The Bible speaks with remarkable frequency of “bearing.” It is capable of expressing the whole work of Jesus Christ in this one word, “Surely he hath borne our griefs, and carried our sorrows…the chastisement of our peace was upon him” (Isa. 53:4-5). Therefore, the Bible can also characterize the whole life of the Christian as bearing the Cross. It is the fellowship of the Cross to experience the burden of the other. If one does not experience it, the fellowship he belongs to is not Christian. If any member refuses to bear that burden, he denies the law of Christ.

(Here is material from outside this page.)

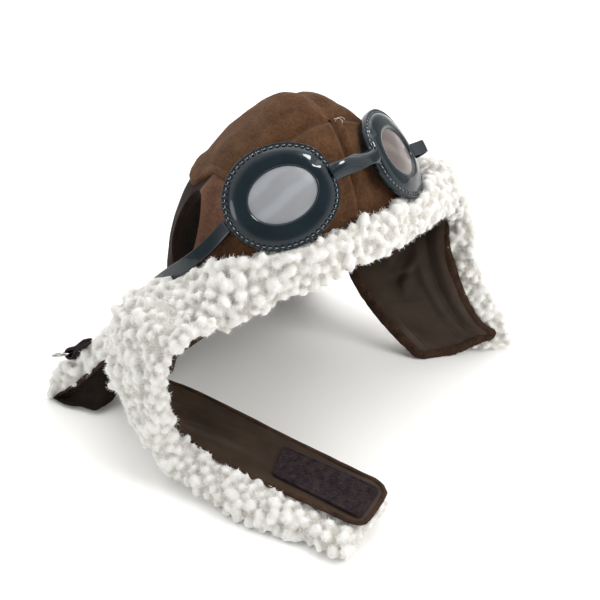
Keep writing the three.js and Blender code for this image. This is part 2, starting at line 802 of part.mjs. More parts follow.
function tabGeometry(surface) {
  const { along, out, wide, at } = tabFrame(surface);
  const loop = new THREE.Shape();
  loop.moveTo(-TAB.length, 0);
  loop.lineTo(0, 0);
  loop.absarc(0, TAB.fold, TAB.fold, -Math.PI / 2, Math.PI / 2, false);
  loop.lineTo(-TAB.length, 2 * TAB.fold);
  loop.lineTo(-TAB.length, 0);
  const hole = new THREE.Path();
  hole.absarc(0, TAB.fold, TAB.eye, 0, Math.PI * 2, true);
  loop.holes.push(hole);
  const geometry = new THREE.ExtrudeGeometry(loop, { depth: TAB.width, bevelEnabled: false, curveSegments: 7 });
  geometry.translate(0, 0, -TAB.width / 2);
  geometry.applyMatrix4(new THREE.Matrix4().makeBasis(along, out, wide));
  return geometry.translate(at.x, at.y, at.z);
}

function wireRingGeometry(surface) {
  const { along, out, wide, at } = tabFrame(surface);
  const flat = along.clone().addScaledVector(out, RING.lift).normalize();
  const normal = flat.clone().cross(wide);
  const centre = at.clone().addScaledVector(out, TAB.fold).addScaledVector(flat, RING.radius);
  return ringGeometry((t, s) => {
    const a = 2 * Math.PI * t;
    const b = 2 * Math.PI * s;
    const radial = flat.clone().multiplyScalar(Math.cos(a)).addScaledVector(wide, Math.sin(a));
    return centre.clone()
      .addScaledVector(radial, RING.radius + RING.wire * Math.cos(b))
      .addScaledVector(normal, RING.wire * Math.sin(b));
  }, 22, 6);
}

// Materials

const finish = (color, roughness, metalness = 0) => (
  new THREE.MeshStandardMaterial({ color, roughness, metalness })
);
const WOOL = finish(0x5a3620, 0.95);
const SUEDE = finish(0x63402b, 0.9);
const SHERPA = finish(0xefece6, 1.0);
const LINING = finish(0x2b211c, 0.45);
const LOOP = finish(0x261a20, 1.0);
const VINYL = finish(0x101920, 0.15);
const LENS = finish(0x8f8c8c, 0.25);
const STEEL = finish(0xc8c8c8, 0.2, 1.0);

// Assembly

const hat = new THREE.Group();

function add(name, geometry, material) {
  const mesh = new THREE.Mesh(facingOut(geometry), material);
  mesh.name = name;
  hat.add(mesh);
  return mesh;
}

const CROWN_CLEAR = crownKeepOut(CROWN.puff / 2 + GAP);
const BAND_CLEAR = bandGeometry(GAP);
const BROW_CLEAR = browGeometry(GAP);

const SIDES = [
  { word: 'right', sign: -1 },
  { word: 'left', sign: 1 },
];
for (const { word, sign } of SIDES) {
  const notch = sideWedge(sign, 0);
  const front = sign < 0 ? [-90, 0] : [0, 90];
  const back = sign < 0 ? [-180, -90] : [90, 180];
  add(`crown_gore_front_${word}`, cutAway(goreGeometry(...front), notch), WOOL);
  add(`crown_gore_back_${word}`, cutAway(goreGeometry(...back), notch), WOOL);
  const panel = cutAway(panelGeometry(sign), earHoleTool(sign));
  add(`ear_panel_${word}`, keepWithin(panel, sideWedge(sign, SEAM)), SUEDE);
  add(`goggle_frame_${word}`, frameGeometry(sign), VINYL);
  const lens = ovalPlate(sign, GOGGLE.lensLong - GAP, GOGGLE.lensShort - GAP, -0.5, -0.5 + GOGGLE.lens);
  add(`goggle_lens_${word}`, lens, LENS);
}
add('goggle_bridge', bridgeGeometry(), VINYL);
add('goggle_band', bandGeometry(0), VINYL);

const goggleClear = SIDES.map(({ sign }) => (
  ovalPlate(sign, GOGGLE.rimLong + GAP, GOGGLE.rimShort + 1.6, -2.8 - GAP, 2.5 + GAP)
));
const brow = cutAway(browGeometry(0), CROWN_CLEAR, BAND_CLEAR, ...goggleClear);
add('brow_trim', brow, SHERPA);

const strap = ribbonSurface(STRAP_ROWS, -1, 1.5);
const flap = ribbonSurface(FLAP_ROWS, 1, 2);
const nape = napeSurface();

const STRAP_CUT = { rows: 33, cols: 8, fromV: 0.08, toV: 1, fromU: -0.42, toU: 1.1, width: 36, length: 200, curl: 0.62 };
const FLAP_CUT = { rows: 17, cols: 8, fromV: 0.12, toV: 1, fromU: -0.3, toU: 1.08, width: 48, length: 95, curl: 0.4 };
const NAPE_CUT = { rows: 10, cols: 24, fromV: 0, toV: 1, fromU: 0, toU: 1, width: 210, length: 92, curl: 0 };

const napePile = pileGeometry(nape, NAPE_CUT);
add('nape_pile', cutAway(napePile, CROWN_CLEAR, BAND_CLEAR, BROW_CLEAR), SHERPA);
const napeClear = pileGeometry(nape, { ...NAPE_CUT, grow: GAP });
add('strap_pile', cutAway(pileGeometry(strap, STRAP_CUT), BROW_CLEAR, napeClear), SHERPA);
add('flap_pile', cutAway(pileGeometry(flap, FLAP_CUT), BROW_CLEAR, napeClear), SHERPA);

const strapLining = liningGeometry(strap, { rows: 28, cols: 3, fromV: 0, toV: 1 });
const flapLining = liningGeometry(flap, { rows: 15, cols: 5, fromV: 0, toV: 1 });
const napeLining = liningGeometry(nape, { rows: 8, cols: 18, fromV: 0, toV: 1 });
add('strap_lining', cutAway(strapLining, CROWN_CLEAR, BROW_CLEAR), LINING);
add('flap_lining', cutAway(flapLining, CROWN_CLEAR, BROW_CLEAR), LINING);
add('nape_lining', cutAway(napeLining, CROWN_CLEAR), LINING);
add('strap_loop_pad', padGeometry(strap), LOOP);

add('ring_tab', cutAway(tabGeometry(nape), napeClear), SUEDE);
add('ring', wireRingGeometry(nape), STEEL);

// The origin is the middle of the base of the hat's box.
const box = new THREE.Box3().setFromObject(hat);
const middle = box.getCenter(new THREE.Vector3());
for (const mesh of hat.children) mesh.geometry.translate(-middle.x, -middle.y, -box.min.z);

export default hat;
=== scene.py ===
# %% [markdown]
# # A small aviator hat with goggles
#
# This lesson dresses a finished solid model of a hat. The hat has a brown wool crown, suede
# round the ear openings, goggles of patent vinyl, and a rolled edge of curly off-white pile.
# It stands on a long strap, a short flap and a nape flap. The solid model gives every size,
# and each cell below makes one piece of what the eye sees.

import json
import math

import bmesh
import bpy
import numpy as np
from mathutils import Matrix, Vector, noise
from mathutils.bvhtree import BVHTree
from mathutils.kdtree import KDTree

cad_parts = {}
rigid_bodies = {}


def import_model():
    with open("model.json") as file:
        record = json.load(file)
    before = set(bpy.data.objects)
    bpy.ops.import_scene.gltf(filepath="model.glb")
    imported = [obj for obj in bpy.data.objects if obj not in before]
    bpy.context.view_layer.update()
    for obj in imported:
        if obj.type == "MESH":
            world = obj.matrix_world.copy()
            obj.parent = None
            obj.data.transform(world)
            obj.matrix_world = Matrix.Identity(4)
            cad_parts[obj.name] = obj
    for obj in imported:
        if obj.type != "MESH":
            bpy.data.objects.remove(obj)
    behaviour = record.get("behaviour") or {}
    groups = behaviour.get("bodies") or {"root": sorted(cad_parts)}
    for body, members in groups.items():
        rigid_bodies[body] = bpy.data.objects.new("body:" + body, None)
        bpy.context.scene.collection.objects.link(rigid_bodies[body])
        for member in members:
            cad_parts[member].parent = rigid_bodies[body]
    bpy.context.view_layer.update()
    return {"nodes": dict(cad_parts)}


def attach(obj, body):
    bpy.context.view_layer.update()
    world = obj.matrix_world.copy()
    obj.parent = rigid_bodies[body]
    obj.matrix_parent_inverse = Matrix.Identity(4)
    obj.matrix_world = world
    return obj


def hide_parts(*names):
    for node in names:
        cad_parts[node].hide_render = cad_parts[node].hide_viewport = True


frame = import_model()
MM = 0.001
# The tables below are in millimetres from the place where the hat was drawn. The solid model
# was then moved by SHIFT, so that the middle of its base is the origin.
SHIFT = Vector((-1.16, -0.94, 0.0))

# %% [markdown]
# ## Camera, floor and light
#
# The hat is seen from above its right front corner, from about half a metre away. A camera
# could be placed by eye, but here its place was worked out from the goggles and the strap,
# so that every piece lines up. The light comes from a bright white room. Three soft lamps
# shape the form and a fourth shows only as glints on glossy pieces. A white room alone
# would fill every hollow, so it has three dimmer patches that keep some shade.

# %% Camera
camera_data = bpy.data.cameras.new("camera")
camera_data.lens = 60.0
camera_data.sensor_width = 36.0
camera = bpy.data.objects.new("camera", camera_data)
camera.location = (Vector((-310.9, -341.8, 350.0)) + SHIFT) * MM
camera.rotation_euler = (math.radians(58), 0.0, math.radians(-41))
bpy.context.collection.objects.link(camera)
bpy.context.scene.camera = camera
print("camera at", tuple(round(x, 3) for x in camera.location))


# %% Lamps, in metres and watts
def area_lamp(name, place, aim_height, size, watts, color):
    """A round lamp that looks at a height above the middle of the floor."""
    data = bpy.data.lights.new(name, "AREA")
    data.shape = "DISK"
    data.size = size
    data.energy = watts
    data.color = color
    lamp = bpy.data.objects.new(name, data)
    lamp.location = place
    aim = Vector((0.0, 0.0, aim_height)) - Vector(place)
    lamp.rotation_euler = aim.to_track_quat("-Z", "Y").to_euler()
    bpy.context.collection.objects.link(lamp)
    return lamp


area_lamp("ceiling_lamp", (0.45, 0.32, 1.10), 0.06, 1.10, 4.0, (1.0, 0.99, 0.975))
area_lamp("window_lamp", (-0.95, -0.05, 0.50), 0.10, 0.35, 1.2, (0.95, 0.98, 1.0))
glint_lamp = area_lamp("glint_lamp", (0.25, -0.50, 1.19), 0.14, 0.30, 7.0, (0.97, 0.99, 1.0))
glint_lamp.visible_diffuse = False
front_fill = area_lamp("front_fill", (0.35, -0.80, 0.66), 0.02, 0.6, 5.6, (1.0, 0.99, 0.98))
front_fill.visible_glossy = False


# %% Helpers for nodes and for a plain material
def set_inputs(node, values):
    for socket, value in values.items():
        node.inputs[socket].default_value = value


def add_node(tree, kind, values=None, **settings):
    """Adds a node with its own settings and then the values of its inputs."""
    node = tree.nodes.new(kind)
    for key, value in settings.items():
        setattr(node, key, value)
    set_inputs(node, values or {})
    return node


def join_nodes(tree, *links):
    """Each link is a node and its output, then the node that it feeds and its input."""
    for source, output, target, socket in links:
        tree.links.new(source.outputs[output], target.inputs[socket])


def new_material(name, roughness, specular=0.5):
    material = bpy.data.materials.new(name)
    material.use_nodes = True
    shader = material.node_tree.nodes["Principled BSDF"]
    set_inputs(shader, {"Roughness": roughness, "Specular IOR Level": specular})
    return material, shader


# %% The white room, with dimmer patches behind the camera and at two sides
ROOM_STRENGTH = 1.55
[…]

It is, first of all, the freedom of the other person, of which we spoke earlier, that is a burden to the Christian. The other’s freedom collides with his own autonomy, yet he must recognize it. He could get rid this burden by refusing the other person his freedom, by constraining him and thus doing violence to his personality, by stamping his own image upon him. But if he lets God create His image in him, he by this token gives him his freedom and himself bears the burden of this freedom of another creature of God. The freedom of the other person includes all that we mean by a person’s nature, individuality, endowment. It also includes his weaknesses and oddities, which are such a trial to our patience, everything that produces frictions, conflicts, and collisions among us. To bear the burden of the other person means involvement with the created reality of the other, to accept and affirm it, and, in bearing with it, to break through to the point where we take joy in it.
This will prove especially difficult where varying strength and weakness in faith are bound together in a fellowship. The weak must not judge the strong, the strong must not despise the weak. The weak must guard against pride, the strong against indifference. None must seek his own rights. If the strong person falls, the weak one must guard his heart against malicious joy at his downfall. If the weak one falls, the strong one must help him rise again in all kindness. The one needs as much patience as the other. “Woe to him that is alone when he falleth; for he hath not another to help him up” (Eccles 4:10) it is doubtless this bearing of another person in his freedom that the Scripure means when it speaks of “forbearing one another” (Col 3:13), “Walk with all lowliness and meekness, with longsuffering, forbearing one another in love” (Eph 4:2)
Then, besides the other’s freedom, there is the abuse of that freedom that becomes a burden for the Christian. The sin of the other person is harder to bear than his freedom; for in sin, fellowship with God and with the brother is broken, here the Christian suffers the rupture of his fellowship with the other person that had its basis in Jesus Christ. But here, too, it is only in bearing with him that the great grace of God becomes wholly plain. To cherish no contempt for the sinner but rather to prize the privilege of bearing him means not to have to give him up as lost, to be able to accept him, to preserve fellowship with him through forgiveness. “Brethren, if a man be overtakin in fault, ye which are spiritual, restore such an one in the spirit of meekness” (Gal 6:1) as Chirst bore and received us as sinners so we in his fellowship may bear and receive sinners into the fellowship of Jesus Christ through the forgiving of sins.
We may suffer the sins of our brother; we do not need to judge. This is a mercy for the Christian;’ for when does sin ever occur in the community that he must not examine and blame himself for his own unfaithfulness in prayer and intercession, his lack of brotherly service, of fraternal reproof and encouragement, indeed, for his own personal sin and spiritual laxity, by which he has done injury to himself, the fellowship, and the brethren? Since every sin of every member burdens and indicts the whole community, the congregation rejoices, in the midst of all the pain and the burden the brother’s sin inflict, that it has the privilege of bearing and forgiving. “Behold, you bear them all, and likewise all of them bear you, and all things are common, both the good and the bad” (Luther)
The service of forgiveness is rendered by one to the others daily. It occurs, without words, in the intercessions for one another. And every member of the fellowship, who does not grow weary in this ministry, can depend upon it that this service is also being rendered him by the brethren. He who is bearing others knows that he himself is being borne, and only in this strength can he go on bearing.